Когда вы даже просто читаете про собор, вы повышаете количество просмотров, и увеличиваете прибыль СМИ от рекламы, размещенной на соответствующей странице. В итоге про этот инфоповод начинают писать больше — и в конечном счете получается замкнутый цикл, в котором выгодно писать про соборы и котиков, и невыгодно — про разные другие вещи, от которых зависит жизнь людей.
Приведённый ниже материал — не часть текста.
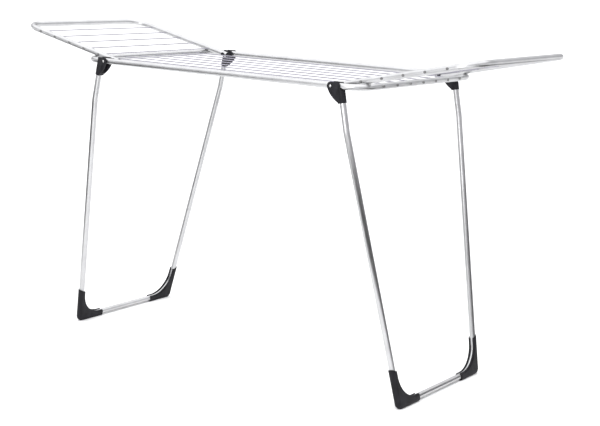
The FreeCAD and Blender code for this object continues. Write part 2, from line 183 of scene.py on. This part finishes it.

Например, про эпидемию кори в Украине.
Людей не должны волновать ценности других людей
Во-первых, как отмечал Элиезер Юдковский, если бы вы правда были последовательны в своих убеждениях, вам бы не было дела до того, что мои ценности не соответствуют вашим ценностям о ценностях.
Во-вторых, ценности влияют на убеждения, убеждения — на поступки (например, на то, что вы репостите или куда жертвуете деньги), а поступки — на общество, которое у нас одно на всех (вы еще не забыли про фактчекинг?).
Меня категорически не устраивает текущий уровень насилия, голода, нищеты и смертности, и одна из моих целей в жизни — изменить это. (если вы только что подумали «даша хочет заставить всех менять мир как ей хочется», то перечитайте п.1).
И я считаю, что изменение мира невозможно без изменений этики, поэтому я позволяю себе оценивать и критиковать разные этические системы. Если вы только что подумали «да что она о себе возомнила!» — поздравляю, вы только что оценили и мысленно покритиковали _мою этику_.
Так что разница между нами не в том, что я себе это позволяю, а вы нет, а в том, что я открыто это признаю.